À cette simple préoccupation citoyenne somme toute assez saine et démocratique s’ajoute un sentiment politique qui pointe d’un doigt vengeur le foot pro en grand aspirateur des fonds publics, tandis que les communes ne rempliraient plus leur mission première de service public. Faute de moyens sonnants et trébuchants. « Ce que je reproche au foot business, c’est de nous imposer sa loi, poursuit Mathieu Rouveyre. Ces nouveaux stades extrêmement chers ont été imposés par l’UEFA avec des normes hallucinantes. Le privé prend le pas sur le public. Un organisme qui dégage des centaines de millions de bénéfices nous force à endosser sur nos épaules les poids énormes de ce type d’infrastructures, alors que nous disposions déjà d’un stade, rénové pour le Mondial de rugby. Nous manquons d’équipements de proximité, tandis que tout se retrouve fléché vers le sport pro, et je doute fortement que les retombées économiques nous permettent de rentrer dans nos frais. » Voici donc l’argument qui ne convainc plus : OK, édifier un temple du ballon rond vous ruine, mais cela rapporte beaucoup à la ville et donc à ses habitants.

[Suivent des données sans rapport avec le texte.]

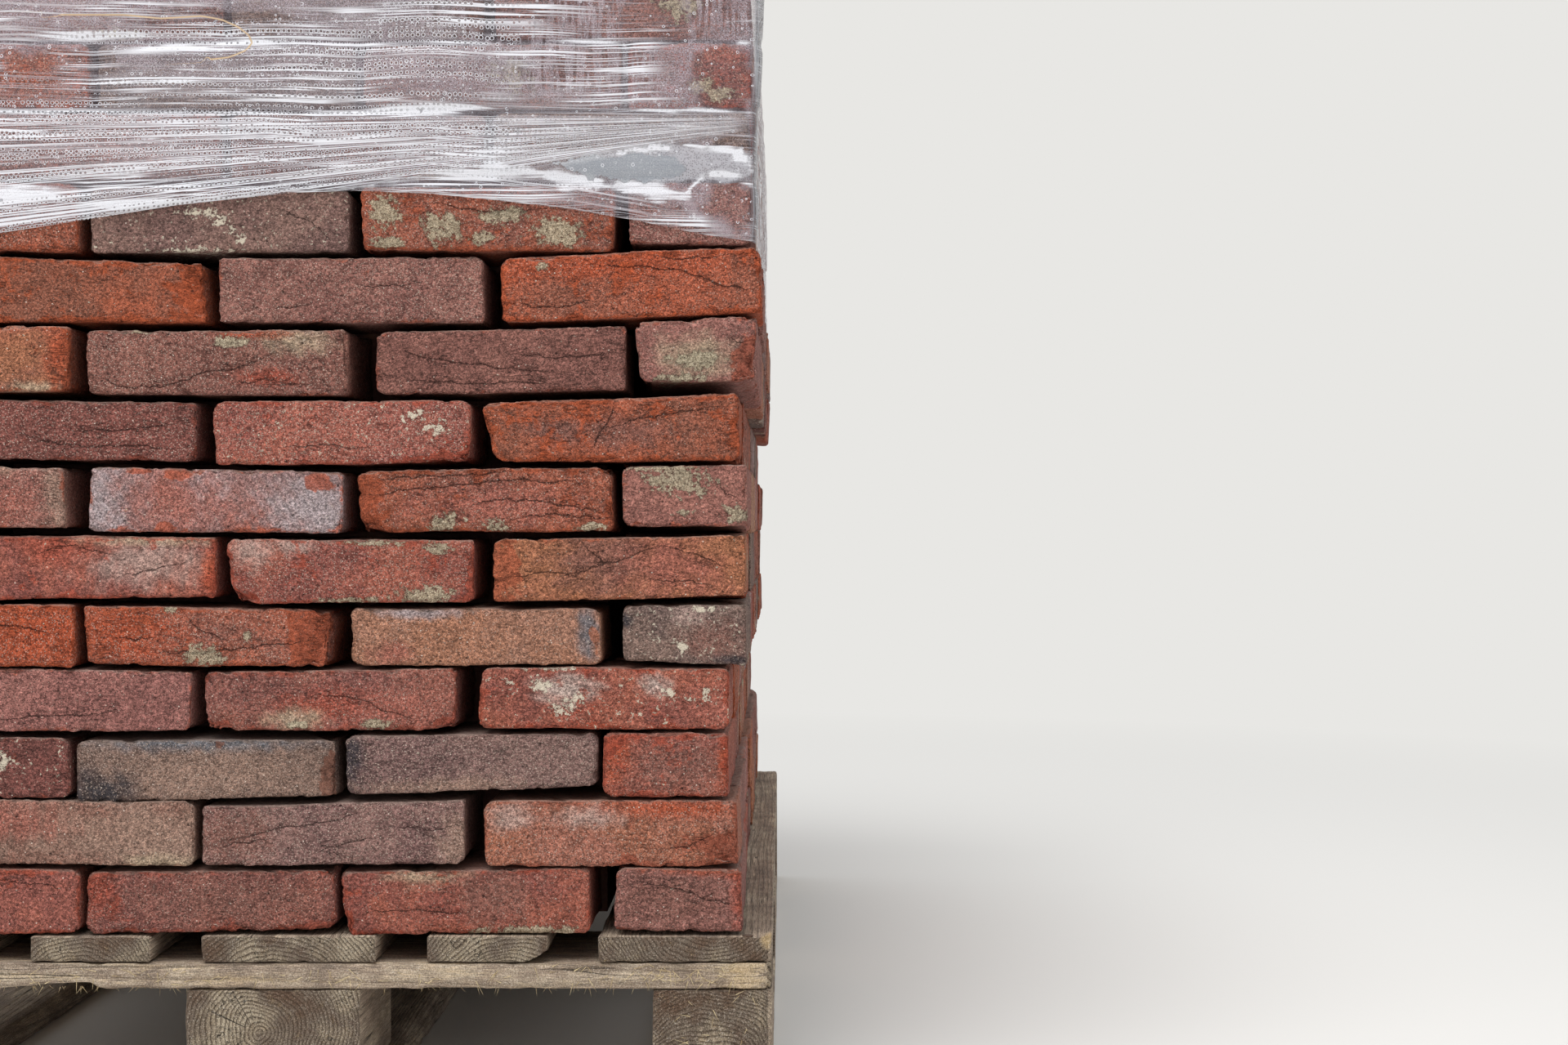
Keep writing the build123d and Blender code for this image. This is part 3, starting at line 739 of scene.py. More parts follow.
def old_brick():
    """Sand-struck clay brick, years old: a dull skin of fired sand grains, pale ones and dark hollows side by
    side, over a redder body, with cracks where the clay folded, and crumbs of sandy mortar and white lime."""
    material, put = new_material("sand_struck_clay")
    grain_size = 1.5 * mm
    place, skin, cloud, body, marks, folds = (
        put("read", attribute_name=name) for name in ("place", "skin", "cloud", "body", "marks", "folds")
    )
    place = place.outputs["Vector"]
    worn, mortar, lime = put("colour_parts", marks).outputs
    first_fold, second_fold, fold_depth = put("colour_parts", folds).outputs
    edge, pale = marks.outputs["Alpha"], folds.outputs["Alpha"]

    fine = put("noise", place, 1 / (0.8 * mm), 1.0, 0.6)
    sand = put("noise", place, 1 / (2.4 * mm), 3.0, 0.75)
    crumble = put("noise", place, 1 / (6 * mm), 5.0, 0.75)
    clouds = put("noise", place, 1 / (26 * mm), 5.0, 0.65)
    broad = put("noise", place, 1 / (75 * mm), 3.0, 0.55)
    grains = put("cells", place, 1 / grain_size)
    shade, rare, _ = put("colour_parts", grains.outputs["Color"]).outputs
    pebbles = put("cells", place, 1 / (5.5 * mm))
    pebble_rare = put("colour_parts", pebbles.outputs["Color"]).outputs[0]

    # The sand skin: grains of all shades, with dark hollows between them in painted shade
    cloudy = put("spread", put("times_plus", clouds, 0.6, broad), 0.7, 0.9)
    tone = put("blend", cloudy, skin, cloud)
    for pattern, *span in (
        (shade, 0, 1, 0.6, 1.5), (fine, 0.3, 0.7, 0.6, 1.45),
        (sand, 0.36, 0.62, 0.62, 1.3), (crumble, 0.35, 0.62, 0.84, 1.15),
    ):
        tone = put("scaled", tone, put("spread", pattern, *span))
    round_grain = put("spread", grains, 0.2, 0.5, 1, 0)
    is_pale = put("times", round_grain, put("is_below", rare, pale))
    is_pale = put("times", is_pale, put("spread", fine, 0.35, 0.6, 0.2, 0.9))
    tone = put("blend", is_pale, tone, put("blend", 0.35, linear("#f0d5c4"), skin))
    is_dark = put("times", round_grain, put("is_above", rare, 0.86))
    tone = put("blend", put("times", is_dark, 0.6), tone, linear("#33201d"))
    # Sparse bigger pebbles: pale grains, painted near white as glints.
    painted_glint = put("times", put("spread", pebbles, 0.07, 0.14, 1, 0), put("is_below", pebble_rare, 0.3))
    tone = put("blend", put("times", painted_glint, 0.85), tone, linear("#f0dfd0"))

    # The body where the skin is gone, along arrises and in patches
    bare = put("sum", put("times_plus", crumble, 0.5, clouds), put("spread", edge, 0, 0.5, 0.2, 0))
    bare = put("spread", put("sum", bare, worn), 1.2, 1.3)
    for pattern, *span in (
        (crumble, 0.32, 0.66, 0.5, 1.4), (fine, 0.3, 0.7, 0.62, 1.4), (shade, 0, 1, 0.76, 1.26)
    ):
        body = put("scaled", body, put("spread", pattern, *span))
    tone = put("blend", put("times", bare, 0.8), tone, body)

    # Pits, and the cracks where the clay was folded in the mould, darkened with painted shade
    pit = put("times", put("spread", pebbles, 0.1, 0.24, 1, 0), put("is_above", pebble_rare, 0.95))
    wobble = put("spread", crumble, 0.2, 0.8, -2.2 * mm, 2.2 * mm)
    width = put("times", put("spread", sand, 0.3, 0.7, 0.2 * mm, 1.25 * mm), fold_depth)
    first_line = put("unsigned", put("sum", first_fold, wobble))
    second_line = put("unsigned", put("sum", second_fold, wobble))
    nearest = put("smallest", first_line, second_line)
    crack = put("spread", nearest, put("times", width, 0.4), width, 1, 0)
    wrinkles = put("noise", put("scaled", place, (0.3, 1, 1)), 1 / (8 * mm), 4.0, 0.65, {"Distortion": 1.1})
    wrinkles = put("spread", put("unsigned", put("sum", wrinkles, -0.5)), 0.002, 0.02, 1, 0)
    wrinkles = put("times", wrinkles, put("spread", clouds, 0.44, 0.6))
    wrinkles = put("times", wrinkles, put("spread", fold_depth, 0.15, 0.6, 0, 0.8))
    dark = put("largest", put("largest", crack, wrinkles), pit)
    tone = put("blend", put("times", dark, 0.78), tone, linear("#241310"))

    # Mortar and lime lie on top, crumbled at their edges
    loose = put("times_plus", put("sum", crumble, -0.5), 1.9, put("times", put("sum", sand, -0.5), 0.9))
    mortar = put("spread", put("sum", mortar, loose), 0.42, 0.58)
    mortar = put("times", mortar, put("spread", fine, 0.3, 0.48, 0.5, 1))
    mortar_tone = put("times_plus", sand, 0.6, put("times", fine, 0.4))
    mortar_tone = put("ramp", mortar_tone, stops=((0.36, "#6f6353"), (0.48, "#b1a388"), (0.61, "#dccfb3")))
    mortar_tone = put("scaled", mortar_tone, put("spread", shade, 0, 1, 0.75, 1.2))
    tone = put("blend", put("times", mortar, 0.88), tone, mortar_tone)
    lime = put("spread", put("sum", lime, put("times", loose, 2.1)), 0.48, 0.6)
    lime_tone = put("scaled", linear("#e6d9c3")[:3], put("spread", fine, 0.3, 0.7, 0.8, 1.1))
    tone = put("blend", put("times", lime, 0.92), tone, lime_tone)
    # Faces that look up are paled, partly with settled dust and partly with painted light from above on the
    # top arrises.
    upward = put("vector_parts", put("ShaderNodeNewGeometry").outputs["Normal"]).outputs[2]
    dust = put("times", put("spread", upward, 0.3, 0.9), put("spread", crumble, 0.35, 0.6, 0.15, 0.6))
    tone = put("blend", dust, tone, linear("#ac998c"))

    relief = sand
    for layer, strength in (
        (fine, 0.5), (crumble, 1.5), (round_grain, 0.4), (dark, -1.5), (bare, -0.3), (mortar, 1.0),
        (lime, 0.5),
    ):
        relief = put("times_plus", layer, strength, relief)
    bump = put("bump", 1.0, 1.1 * mm, {"Height": relief})
    looks = {"Base Color": tone, "Roughness": 0.93, "Specular IOR Level": 0.2, "Normal": bump}
    put("ShaderNodeOutputMaterial", put("surface", looks))
    return material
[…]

« Il est très facile en tant qu’universitaire de répondre à cet argument, rétorque l’économiste Jean-François Bourg. Forcément, dès que vous investissez dans n’importe quel secteur, vous créez de l’emploi. Mais le raisonnement économique sérieux, et non pas celui des cabinets privés qui réalisent des études de circonstances, consiste à parler de coût d’opportunité. En gros, si, par exemple, cet argent public n’avait pas été déversé dans les stades de l’Euro 2016, est-ce qu’il n’aurait pas été plus utile ailleurs, d’un point de vue social et économique ? Est-ce qu’il n’aurait pas engendré davantage de créations d’emplois, de bien-être collectif ? Si vous balancez des centaines de millions d’euros dans n’importe quelle branche, des postes de travail suivront, reste à mesurer le rapport entre les sommes mobilisées et le nombre d’emplois induits. À Marseille, au lieu de se lancer dans un PPP et donner beaucoup d’argent à Bouygues, d’autres immenses besoins, en matière d’éducation notamment (la cité phocéenne est particulièrement sous-équipée en ce domaine), auraient mérité sûrement un effort équivalent. » Bastien Drut semble confirmer cette analyse. « Par ailleurs, la question de la rentabilité pour l’État est toujours difficile à mesurer, car si des entreprises de construction ont bien été rémunérées pour la rénovation ou la construction de stades, on ne sait évidemment pas précisément l’utilisation que ces entreprises font de cet argent par la suite. »
Rendez-vous en 2017…
Étrangement, ce refus rencontre un autre discours, prenant souvent, à tort, en exemple OL Land (qui doit quand même beaucoup aux aménagements publics financés pour au moins 200 millions d’euros) et qui affirment qu’il serait grand temps que le foot français s’affranchisse de sa dépendance colbertienne envers l’État et la puissance publique. En gros, qu’il devienne plus capitaliste au sens anglo-saxon, avec en ligne de mire les « utopies » allemandes ou britanniques, où la billetterie représente une part deux ou trois fois supérieure dans les comptes des pensionnaires des championnats nationaux.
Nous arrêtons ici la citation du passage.